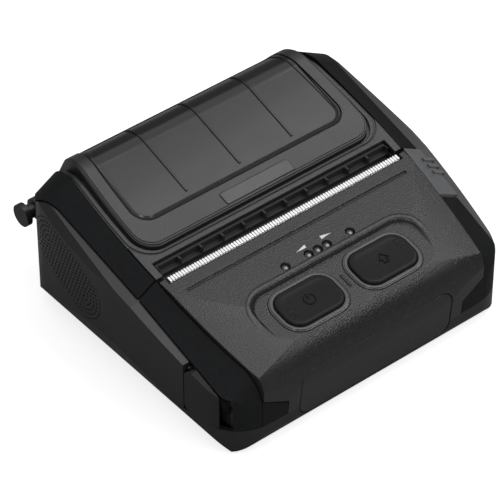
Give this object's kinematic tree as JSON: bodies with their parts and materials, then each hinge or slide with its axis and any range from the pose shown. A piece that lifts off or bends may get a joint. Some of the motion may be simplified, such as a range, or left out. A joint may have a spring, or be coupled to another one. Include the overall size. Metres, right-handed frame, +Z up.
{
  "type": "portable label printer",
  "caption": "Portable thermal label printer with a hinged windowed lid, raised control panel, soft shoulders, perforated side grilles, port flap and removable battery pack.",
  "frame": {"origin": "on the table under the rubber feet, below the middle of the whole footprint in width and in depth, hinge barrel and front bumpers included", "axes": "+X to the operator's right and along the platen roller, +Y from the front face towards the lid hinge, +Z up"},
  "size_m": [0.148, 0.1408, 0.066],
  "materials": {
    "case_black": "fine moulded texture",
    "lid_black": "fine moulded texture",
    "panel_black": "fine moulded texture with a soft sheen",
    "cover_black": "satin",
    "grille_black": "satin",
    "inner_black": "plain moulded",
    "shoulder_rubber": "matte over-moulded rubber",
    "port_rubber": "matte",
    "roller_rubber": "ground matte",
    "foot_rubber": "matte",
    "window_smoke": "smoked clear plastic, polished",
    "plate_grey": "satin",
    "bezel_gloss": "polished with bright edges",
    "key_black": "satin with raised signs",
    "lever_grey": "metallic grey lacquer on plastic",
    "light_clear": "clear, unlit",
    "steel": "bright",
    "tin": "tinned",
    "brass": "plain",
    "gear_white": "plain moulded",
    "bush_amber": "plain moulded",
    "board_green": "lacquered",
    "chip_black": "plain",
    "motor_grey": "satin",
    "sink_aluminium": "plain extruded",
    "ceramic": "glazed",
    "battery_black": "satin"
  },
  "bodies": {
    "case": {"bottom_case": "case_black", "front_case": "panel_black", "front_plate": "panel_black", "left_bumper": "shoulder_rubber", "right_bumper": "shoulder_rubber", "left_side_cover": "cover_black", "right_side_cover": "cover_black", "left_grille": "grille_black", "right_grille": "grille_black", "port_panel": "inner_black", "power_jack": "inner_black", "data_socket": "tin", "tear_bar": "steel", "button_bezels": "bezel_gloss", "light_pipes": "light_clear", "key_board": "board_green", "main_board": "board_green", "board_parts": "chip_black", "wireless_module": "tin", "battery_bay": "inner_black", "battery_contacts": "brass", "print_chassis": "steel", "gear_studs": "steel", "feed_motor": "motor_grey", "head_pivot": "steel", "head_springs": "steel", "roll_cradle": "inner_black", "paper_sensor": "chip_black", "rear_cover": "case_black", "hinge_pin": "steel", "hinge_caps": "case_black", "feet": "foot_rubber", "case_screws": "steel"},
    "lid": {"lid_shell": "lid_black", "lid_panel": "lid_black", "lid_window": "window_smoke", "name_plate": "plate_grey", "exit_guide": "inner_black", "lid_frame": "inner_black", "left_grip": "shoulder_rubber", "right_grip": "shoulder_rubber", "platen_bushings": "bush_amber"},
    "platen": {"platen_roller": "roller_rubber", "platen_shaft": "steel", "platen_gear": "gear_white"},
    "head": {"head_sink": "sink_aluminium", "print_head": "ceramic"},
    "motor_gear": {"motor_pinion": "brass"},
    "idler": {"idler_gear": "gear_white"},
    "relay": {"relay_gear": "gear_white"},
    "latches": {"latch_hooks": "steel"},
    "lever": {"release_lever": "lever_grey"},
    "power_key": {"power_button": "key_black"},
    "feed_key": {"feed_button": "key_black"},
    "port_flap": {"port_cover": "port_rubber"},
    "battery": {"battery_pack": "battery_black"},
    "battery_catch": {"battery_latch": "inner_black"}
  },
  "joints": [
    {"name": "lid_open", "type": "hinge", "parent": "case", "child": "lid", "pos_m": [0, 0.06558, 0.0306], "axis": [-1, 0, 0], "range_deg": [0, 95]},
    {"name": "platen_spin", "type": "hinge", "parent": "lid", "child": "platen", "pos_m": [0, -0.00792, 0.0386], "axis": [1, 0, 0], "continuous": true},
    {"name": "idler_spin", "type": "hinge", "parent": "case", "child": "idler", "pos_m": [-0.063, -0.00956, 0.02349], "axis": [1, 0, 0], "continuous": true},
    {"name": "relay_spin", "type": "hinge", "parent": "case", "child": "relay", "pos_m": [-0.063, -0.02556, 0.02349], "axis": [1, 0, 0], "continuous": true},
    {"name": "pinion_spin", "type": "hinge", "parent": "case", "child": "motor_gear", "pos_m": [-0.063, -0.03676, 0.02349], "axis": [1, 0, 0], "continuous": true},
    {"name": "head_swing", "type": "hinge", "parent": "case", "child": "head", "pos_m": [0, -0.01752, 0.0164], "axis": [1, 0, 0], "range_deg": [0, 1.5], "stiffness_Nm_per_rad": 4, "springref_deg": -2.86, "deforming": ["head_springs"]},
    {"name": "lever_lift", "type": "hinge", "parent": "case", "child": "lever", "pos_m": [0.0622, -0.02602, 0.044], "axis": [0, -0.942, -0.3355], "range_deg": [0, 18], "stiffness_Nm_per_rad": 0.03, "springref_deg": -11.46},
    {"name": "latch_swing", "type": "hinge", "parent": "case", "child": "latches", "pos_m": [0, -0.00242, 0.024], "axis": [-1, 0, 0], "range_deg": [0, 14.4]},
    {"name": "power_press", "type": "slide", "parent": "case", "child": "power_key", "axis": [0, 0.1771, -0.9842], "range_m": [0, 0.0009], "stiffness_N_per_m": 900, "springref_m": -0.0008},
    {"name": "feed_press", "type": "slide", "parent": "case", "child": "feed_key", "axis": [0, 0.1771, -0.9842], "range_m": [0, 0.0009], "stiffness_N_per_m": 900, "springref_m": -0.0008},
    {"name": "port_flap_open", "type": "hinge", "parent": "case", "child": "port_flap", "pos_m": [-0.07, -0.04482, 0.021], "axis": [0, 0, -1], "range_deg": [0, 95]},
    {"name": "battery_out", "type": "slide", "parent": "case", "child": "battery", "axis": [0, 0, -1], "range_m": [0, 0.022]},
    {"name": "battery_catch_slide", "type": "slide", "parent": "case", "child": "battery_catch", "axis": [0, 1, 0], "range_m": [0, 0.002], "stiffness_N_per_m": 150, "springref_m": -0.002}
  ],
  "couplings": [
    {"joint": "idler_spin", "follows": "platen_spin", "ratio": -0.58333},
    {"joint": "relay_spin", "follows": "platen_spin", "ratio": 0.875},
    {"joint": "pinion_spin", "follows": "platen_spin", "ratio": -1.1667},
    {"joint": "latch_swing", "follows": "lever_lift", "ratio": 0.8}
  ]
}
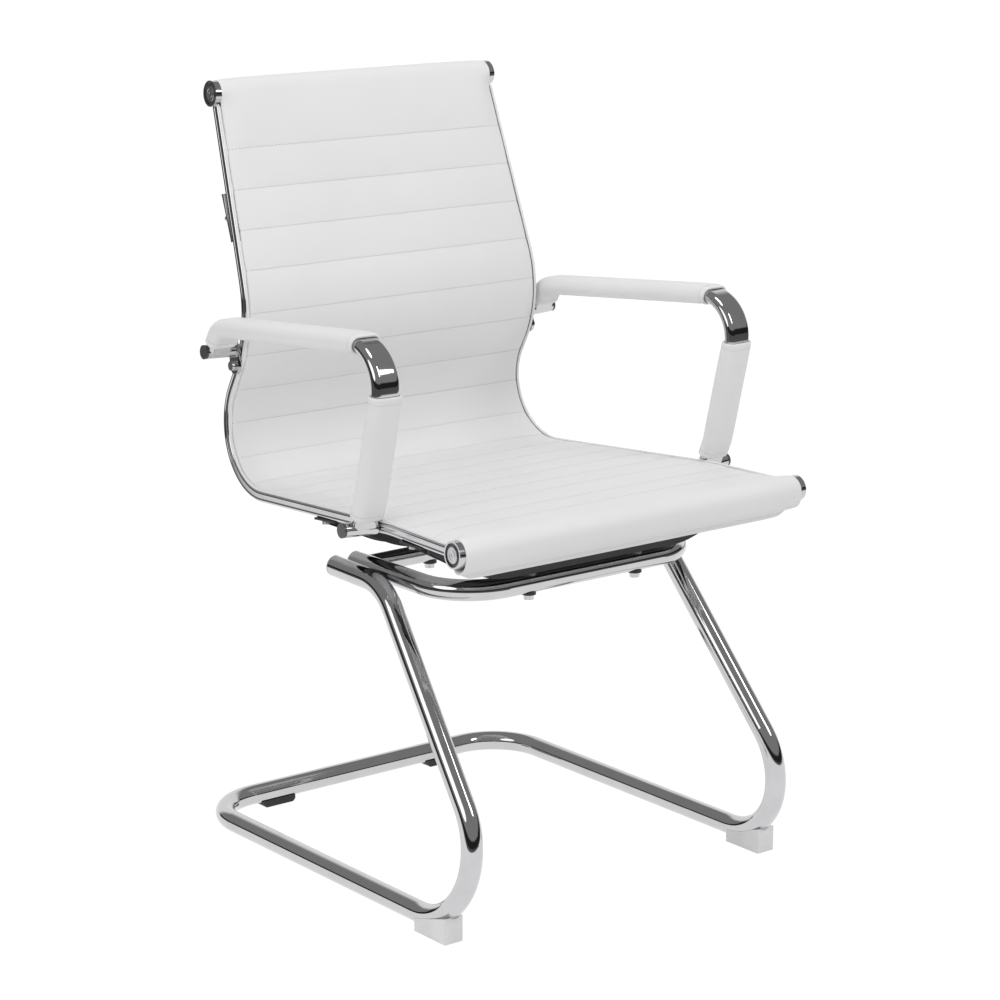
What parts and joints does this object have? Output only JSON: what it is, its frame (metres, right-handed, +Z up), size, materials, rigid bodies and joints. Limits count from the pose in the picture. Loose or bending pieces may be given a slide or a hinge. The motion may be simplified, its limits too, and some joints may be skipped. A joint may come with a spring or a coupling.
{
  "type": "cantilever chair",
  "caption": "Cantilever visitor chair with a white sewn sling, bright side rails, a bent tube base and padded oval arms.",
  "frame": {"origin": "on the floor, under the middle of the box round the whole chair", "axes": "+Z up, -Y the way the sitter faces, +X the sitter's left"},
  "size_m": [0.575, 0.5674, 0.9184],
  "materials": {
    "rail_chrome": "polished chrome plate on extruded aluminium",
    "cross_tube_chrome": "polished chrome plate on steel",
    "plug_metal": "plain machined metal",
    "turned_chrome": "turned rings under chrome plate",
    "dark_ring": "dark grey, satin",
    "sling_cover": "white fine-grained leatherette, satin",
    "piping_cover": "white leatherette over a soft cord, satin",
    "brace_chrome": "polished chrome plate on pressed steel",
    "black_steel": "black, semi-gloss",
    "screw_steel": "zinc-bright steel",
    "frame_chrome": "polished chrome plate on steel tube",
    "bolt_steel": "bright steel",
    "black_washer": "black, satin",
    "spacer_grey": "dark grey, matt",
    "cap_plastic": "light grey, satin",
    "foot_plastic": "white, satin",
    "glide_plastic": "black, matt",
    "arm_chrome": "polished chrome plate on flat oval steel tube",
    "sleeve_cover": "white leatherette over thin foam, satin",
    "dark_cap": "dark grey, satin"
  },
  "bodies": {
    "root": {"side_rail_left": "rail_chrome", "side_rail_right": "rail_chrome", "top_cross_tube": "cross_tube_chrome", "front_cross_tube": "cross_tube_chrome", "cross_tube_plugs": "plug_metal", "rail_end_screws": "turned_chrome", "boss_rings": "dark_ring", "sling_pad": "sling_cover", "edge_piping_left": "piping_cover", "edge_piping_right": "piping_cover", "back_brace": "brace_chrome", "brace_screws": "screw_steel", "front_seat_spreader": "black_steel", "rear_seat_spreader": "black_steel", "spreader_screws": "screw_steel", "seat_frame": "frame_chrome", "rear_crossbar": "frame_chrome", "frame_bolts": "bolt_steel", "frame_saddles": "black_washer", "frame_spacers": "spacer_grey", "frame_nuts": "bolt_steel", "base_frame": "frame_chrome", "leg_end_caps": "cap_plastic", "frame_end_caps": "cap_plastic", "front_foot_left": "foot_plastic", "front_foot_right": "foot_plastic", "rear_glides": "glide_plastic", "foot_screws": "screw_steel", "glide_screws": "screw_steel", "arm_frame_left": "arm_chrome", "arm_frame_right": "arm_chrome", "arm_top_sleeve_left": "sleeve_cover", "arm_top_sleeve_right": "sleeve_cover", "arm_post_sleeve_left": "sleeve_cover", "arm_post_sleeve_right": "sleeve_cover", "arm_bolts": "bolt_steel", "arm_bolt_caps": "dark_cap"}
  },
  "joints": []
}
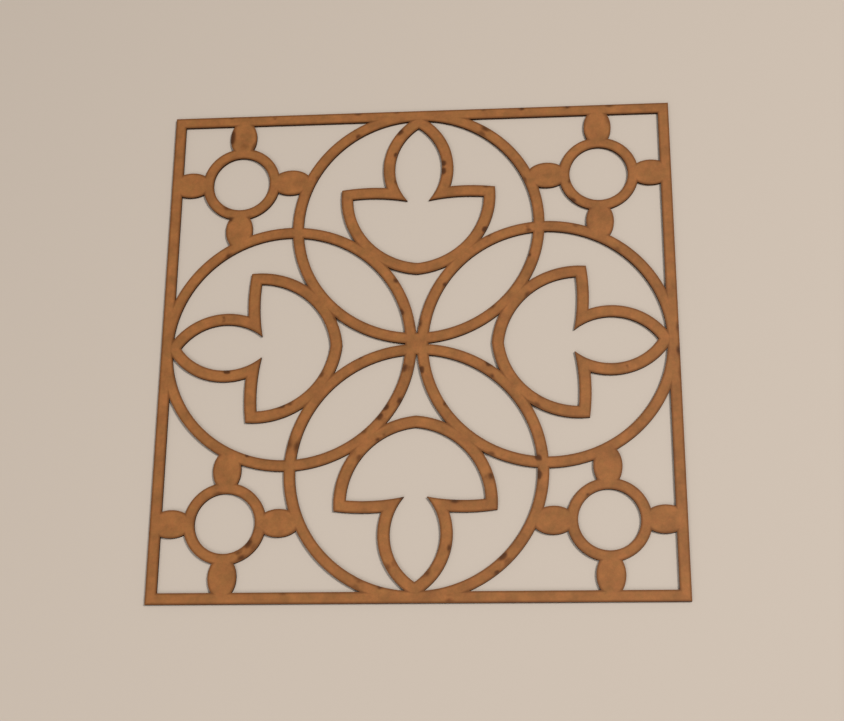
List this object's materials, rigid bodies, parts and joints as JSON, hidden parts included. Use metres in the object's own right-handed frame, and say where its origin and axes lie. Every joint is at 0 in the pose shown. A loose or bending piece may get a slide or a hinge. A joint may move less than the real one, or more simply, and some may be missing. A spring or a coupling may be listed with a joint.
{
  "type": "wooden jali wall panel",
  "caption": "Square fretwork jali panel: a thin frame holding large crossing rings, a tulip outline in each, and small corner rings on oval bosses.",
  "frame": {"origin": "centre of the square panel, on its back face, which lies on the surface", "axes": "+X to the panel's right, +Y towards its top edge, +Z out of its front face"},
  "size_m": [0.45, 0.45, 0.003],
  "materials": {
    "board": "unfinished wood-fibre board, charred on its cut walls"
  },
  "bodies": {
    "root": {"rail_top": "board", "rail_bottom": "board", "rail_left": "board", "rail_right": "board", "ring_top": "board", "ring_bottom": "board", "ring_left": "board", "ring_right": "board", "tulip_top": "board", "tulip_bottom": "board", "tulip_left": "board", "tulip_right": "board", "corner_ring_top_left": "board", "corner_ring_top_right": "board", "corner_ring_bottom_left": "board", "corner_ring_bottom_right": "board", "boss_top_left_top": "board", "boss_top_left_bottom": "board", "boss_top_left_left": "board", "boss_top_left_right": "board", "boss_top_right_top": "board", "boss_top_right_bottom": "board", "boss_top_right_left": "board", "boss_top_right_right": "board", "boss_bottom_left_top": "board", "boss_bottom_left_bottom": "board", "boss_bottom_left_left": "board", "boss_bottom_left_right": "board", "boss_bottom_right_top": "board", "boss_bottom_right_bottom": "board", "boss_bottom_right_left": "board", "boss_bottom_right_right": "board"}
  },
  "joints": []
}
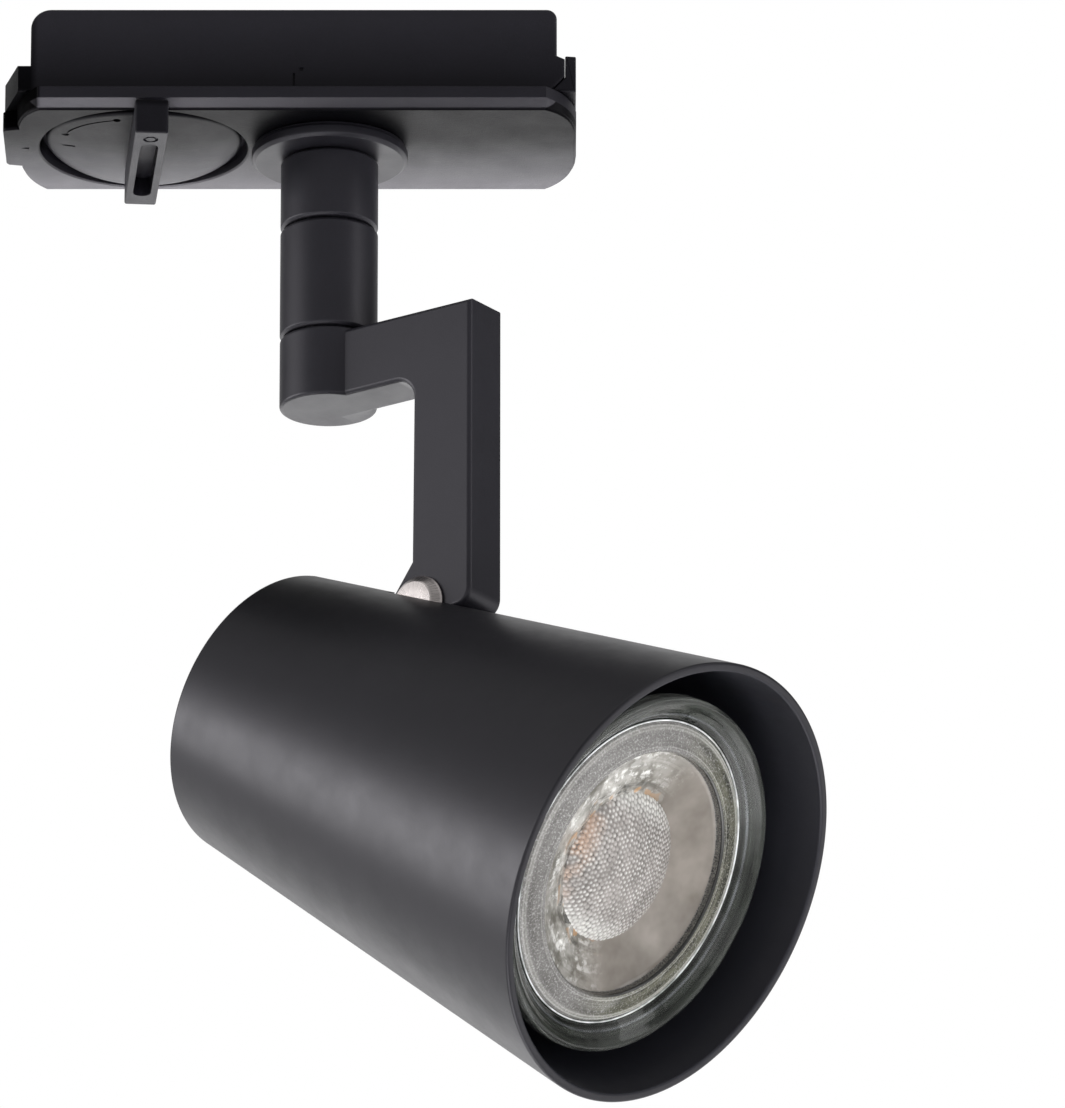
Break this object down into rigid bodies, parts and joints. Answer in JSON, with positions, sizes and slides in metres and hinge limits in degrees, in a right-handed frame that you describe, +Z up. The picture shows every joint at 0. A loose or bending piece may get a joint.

#####

■ Exercise instructions ■
In the listing, how many lines hold "that"? Answer with a bare number.

■ Task result ■
2